Editor’s Note: With the breaking news out of Chile that a retired army chief suspected of human rights violations under dictator Augusto Pinochet has flung himself from a 18th floor balcony at a Santiago apartment tower to his death (say that in one breath?), we thought it was odd timing that we were working on a profile of a monument remembering another violent passage from the Pinochet era right here in D.C.: The Embassy Row car bombing.

The first time Orlando Letelier lived in Washington was from 1971-73, as Salvador Allende’s Chilean ambassador to the United States. Upon returning home to Chile, Allende named him foreign minister and then defense minister. He was serving in the latter capacity when General Augusto Pinochet seized power in 1973. Letelier was arrested, imprisoned on Tierra del Fuego, and tortured. His fingers were broken, twice. In late 1974 Pinochet ordered him released, and a few years later he was back in Washington, D.C., living in exile, working as a fellow at the left-leaning Institute for Policy Studies.

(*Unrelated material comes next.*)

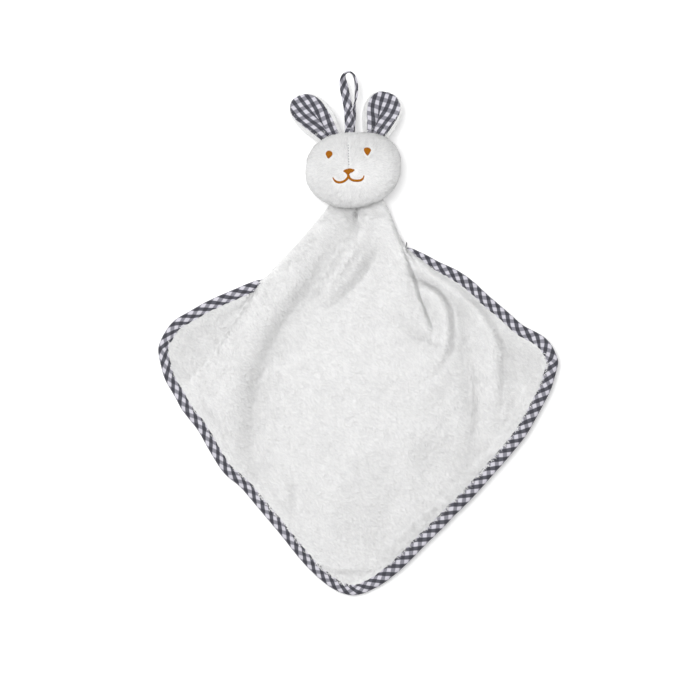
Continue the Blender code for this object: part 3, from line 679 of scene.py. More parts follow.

On the morning of Sept. 21, 1976, Letelier drove into Washington as usual, via River Road, then 46th Street and finally Massachusetts Avenue. In the car with him were IPS colleagues Ronni and Michael Moffitt, recently married. Ronni was a fundraiser, Michael was Letelier’s research assistant. She sat in the front seat, he in the back.

The trio only made it far as Sheridan Circle on Embassy Row, when the car exploded.